Concluding Remarks: Taking Control
Suicide in Pimicikamak is not simply a topic to be studied and researched, but an evolving state of affairs and an urgent reality. I have critiqued the government’s response as embedded within biopolitical logics of care, and I have challenged notions of cultural continuity and historical trauma that have informed academic understandings of Indigenous suicide. We must move beyond these reductive understandings and recognize the ways in which understandings of life and death are also a product of settler colonialism. What does it mean to question those conceptions? To start, we must challenge the dichotomies that structure our understanding of suicide in Indigenous communities, where one state of being is prioritized over the other: life and death, individual and community, past and present. As Lisa Stevenson posits: “What if staying alive has something to do with witnessing the death in life? What if dying and being born alongside those who love you, is also a way of being alive? How might we come to care for life that is constitutively beside itself, life that could never be fully itself?” (5: p.18) To better understand the epidemic of Indigenous suicide, we must endeavour to move beyond our own conceptions of life and death, and explore how their meanings might differ for a population that has spent its existence resisting an oppressive set of institutions, ideologies, and individual actors.

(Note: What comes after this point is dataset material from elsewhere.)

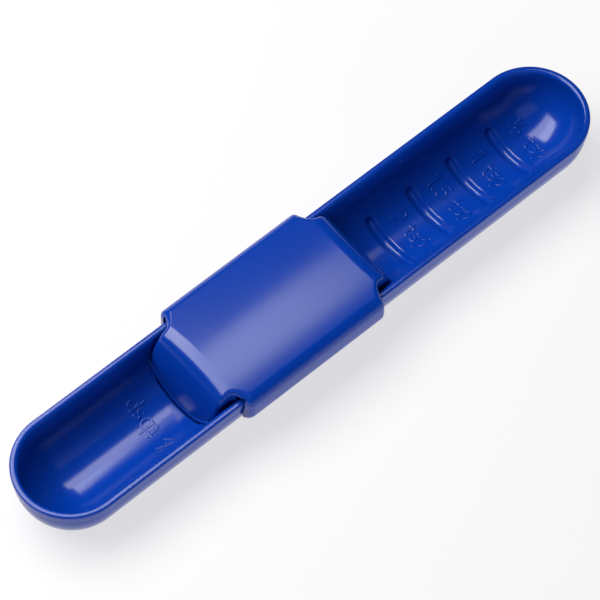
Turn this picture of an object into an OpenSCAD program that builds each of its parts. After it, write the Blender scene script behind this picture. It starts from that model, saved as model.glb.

Suicide in Indigenous communities addresses a contradiction in the settler colonial logic, whereby the promotion of mental health and the prevention of suicide exist in contention with colonial narratives of elimination and of a dying nation (14). Stevenson states: “(…) the ultimate irony of such forms of anonymous care in the colonial/postcolonial context is that caregivers exhort Inuit to live while simultaneously expecting them to die” (5: p.7). Mary-Ellen Kelm suggests that children in residential schools may have “committed suicide to assert control over their bodies” (3: p.154). Do self-destruction and self-harm contribute to the elimination of Indigenous peoples, or do they challenge structural genocide and the “letting die” of these communities? Can these contradicting notions exist at the same time? How do notions of cosubstantiality play into the narrative of suicide as a form of self-control and resistance? Stevenson argues that ethnographers should move beyond the desire for truth and certainty, and begin to embrace the uncertainties that permeate the communities we study. Perhaps if we begin to embrace the uncertainties of the meanings of life and death, as well as the contradictions between resisting biopolitics and understanding cosubstantiality, then it is possible to create a space where meaningful responses to the suicide crisis can emerge. Larger and more systemic challenges to settler colonialism, including the reallocation of land, will be crucial components of a sustainable and community-relevant response to this crisis.